Nigeria as an auto-colonial state is not very surprising. Great Britain created and colonised what is now Nigeria for palm oil production and export, it was needed to oil the Industrial Revolution. The largest ethnic groups in the three Nigerian regions that at once defined the country formed the real power and interests in colony. The ethnic minorities had two inevitable choices – to assimilate into the major ethnic groups or fight the long road to autonomy. The Middle Belt and Bornu Regions [apparently] assimilated and acquiesced into the Hausa Fulani dominated Northern Region; the Midwest got its own region carved out of the Yoruba dominated Western Region; the Efik-Ibibio and Ijaw nations did not demonstrate the desire for autonomy from the Igbo dominated Eastern Region pre-Independence.

During the series of Independence talks with Britain, the issues of minorities and their destinies within the future self-ruling Nigerian state was never discussed even when prompted to do so. Today Nigerians bicker endlessly about a holding National Sovereign Conference which could have been well settled even before Independence. The major outcome is that in the post-Civil War era the transition from regional income derivation formulas to centralised approaches in which the lands of minorities provided the bulk of wealth, the incentive for auto-colonisation became irresistibly attractive to the leadership of the federation. A confluence of ethnic bargaining power defined by size, the colonial preferences / choices of Britain, brazen military rule ensured that internal auto-colonialism [internal neo-colonialism] replaced its foreign-driven predecessor.

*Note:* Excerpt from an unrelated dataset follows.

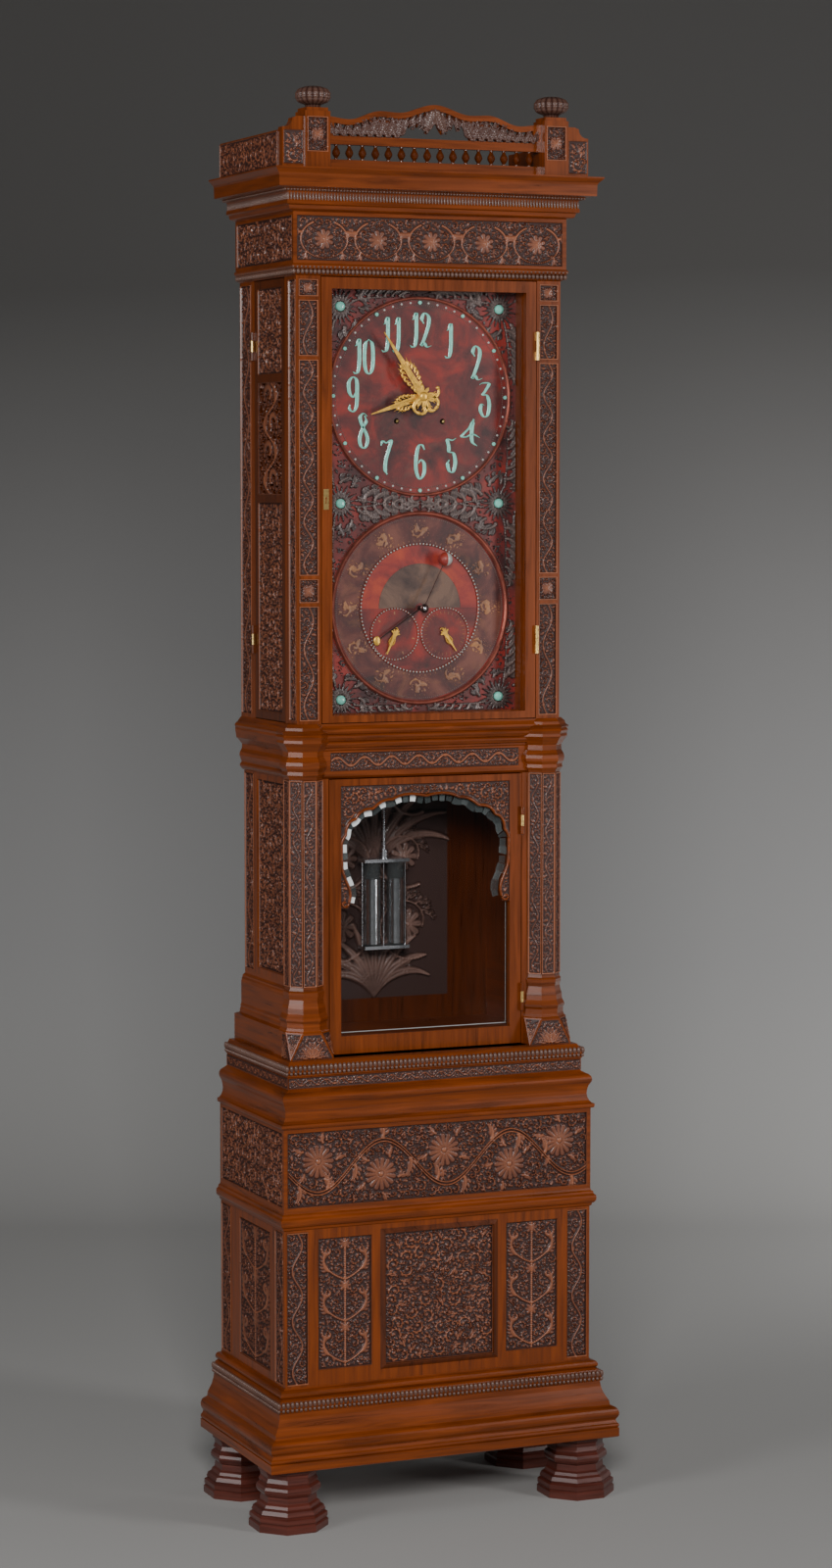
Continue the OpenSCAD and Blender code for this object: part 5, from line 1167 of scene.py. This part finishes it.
def washer(cz, r0, r1, y, thick, start=0.0, stop=TAU):
    """A flat ring, or a sector of one, standing thick off the face y: a rectangle carried round from start to stop."""
    full, count = stop - start > 6.28, 120
    a = np.linspace(start, stop, count, endpoint=not full)[:, None]
    r = np.array([r0, r1, r1, r0])
    points = xyz(np.sin(a) * r, np.array([y - thick, y - thick, y, y]), cz + np.cos(a) * r)
    index = np.arange(count * 4).reshape(count, 4)
    right, ahead = np.roll(index, -1, axis=1), np.roll(index, -1, axis=0)
    quads = np.stack([index, ahead, np.roll(right, -1, axis=0), right], axis=-1)
    faces = [quads.reshape(-1, 4)] if full else [quads[:-1].reshape(-1, 4), [0, 1, 2, 3], index[-1, ::-1].tolist()]
    return points.reshape(-1, 3), faces, np.full(count * 4, 0.5)


class CLOCK_OT_dial(bpy.types.Operator):
    """Dress the dial: foliage, numerals, dotted rings, the sky, the earth and the calendar band."""
    bl_idname = "clock.dial"
    bl_label = "Dial"

    def execute(self, context):
        half = DIAL_HIGH[0] - 22
        z0, z1 = DIAL_LOW[2] + 17, DIAL_HIGH[2] - 18
        split = (MAIN_Z + CALENDAR_Z) / 2
        bosses = [(side * 154, z) for z in (MAIN_Z + 157.5, split - 1.5, CALENDAR_Z - 162) for side in (-1, 1)]
        circles = [(MAIN_Z, MAIN_R - 2), (CALENDAR_Z, CALENDAR_R - 2)]
        for name, low, high in (("upper", split, z1), ("lower", z0, split)):
            leaves = dial_foliage(2 * half, high - low, low, 1.5, 4.6, bosses, circles)
            plates = [front_plate(leaves, -half, low, DIAL_Y, mask=leaves.h > 0.4)]
            build(f"dial_foliage_{name}", plates, "foliage")
        self.zones()
        self.rings()
        self.numerals()
        return {"FINISHED"}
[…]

Auto-colonialism is a very specious and vicious phenomenon; its published discourses are very different from its realities. Citizens of colonies within always get “second class” consideration in comparison to citizens of the federation. The dominant narrative of Nigerian federation is not kind to the Calabar youth, Ijaw man or Kanuri woman or similar; the camera captures them as losers, illiterates, wastrels and alcoholics. The observation that the Niger Delta and Bornu Regions of Nigeria areas are most hit by perpetual and severe environmental disasters which the federation has characteristically ignored and left to their misfortunes is visibly contemptuous. The Niger Delta desperately needs a clean-up of the heinous oil pollution that has occurred there constantly for decades, it is proposed and announced but never happens. The Bornu area has suffered from a combination of accelerated desertification and pernicious water shortages, no help coming from the government. However, Bornu oil is ready for the taking.

The Niger Delta have produced a continuous stream of restive militants that has resorted to sabotaging oil production and exportation infrastructure besides other violence and mayhem, the hallmarks of an angry and unwilling colony. The Bornu citizens have chosen to back the Boko Haram insurgents as a response to their despair; their oil is not yet flowing big and an ‘enemy of my enemy is my friend’ policy works as well as direct conflict in many instances, another symbolism of an angry yet unwilling colony. The centre of the federation has failed them. The violence is probably an inevitable but extreme response to the saturated burden of “colonial exhaustion”. History is packed with incidences of colonies that fought for Independence; the Niger Delta and Bornu Regions are no different.

People are waking up to Nigeria’s auto-colonialism and maintaining by rents to minority leaders and deceptive factoids and narratives are now effete. The irony is that the Igbo South East Region that is part of the federation most active in seeking its independence today. Maybe it is a matter of legitimacy. Or is it numbers?